Of the 36 countries surveyed, 16 countries already have domestic rules that would bring offshore indirect transfers of shares in ‘real estate rich’ entities under the tax regime in the location territory (subject to the relevant DTT). Regimes are coming into force for the UK and Germany in 2019, both representing the two largest European property markets.
While there are differences as to how these provisions operate, there are common themes in each of the countries with the effect that an offshore shareholder will, in principle, be subject to tax on a capital gain arising from the disposal of a ‘real estate rich’ company.
The nuances around the definition of ‘real estate rich’ vary between territories, but the charge is typically triggered where the market value (or in some territories, book value) of the shares is derived from 50% or more of real estate situated in that territory, irrespective of where these disposals occur in the investment ‘chain’.
This potentially catches a number of transactions and creates challenges for larger investment structures where a restructuring at one level could inadvertently trigger a taxable gain. Even smaller portfolio investors might be caught (the German rules even catch disposals of 1% interest).

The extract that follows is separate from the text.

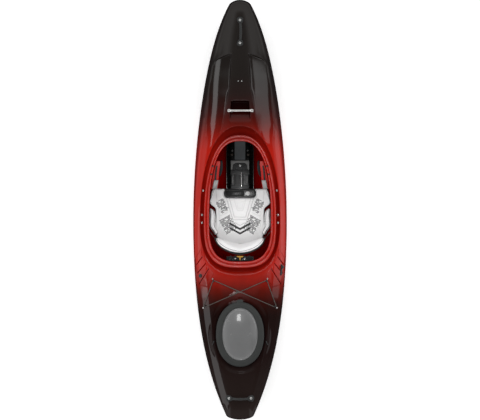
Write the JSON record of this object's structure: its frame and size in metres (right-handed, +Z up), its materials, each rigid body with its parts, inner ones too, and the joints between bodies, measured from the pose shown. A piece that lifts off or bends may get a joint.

The challenge for tax authorities will be how they enforce these rules and uphold the associated filing obligations, particularly in the context of a multi-tier global investment structure where disposal could take place several layers removed from and in a different territory to the real estate asset. This is particularly true for smaller investors who may be legally obliged to file a tax return.
 

What this means for investors and REITs


The increasing prevalence of these rules still leaves a number of questions open as to how the taxation of offshore indirect transfers will practically operate in each territory and what exemptions there may be in case of listed investments.
For investors, the broadly scoped rules we are seeing stress the importance of monitoring
direct and indirect ownership interests and the values of their real estate and fund investments to ensure they understand in which territories and in what entities they may be considered owners of ‘real estate rich’ shares. They should also consider the ensuing compliance obligations this might create at each stage of the investment cycle.
Listed companies will also need to consider if their structure results in ‘real estate rich’ listed shares for its investors and any treaty exemptions available in relation to shareholdings in other listed companies.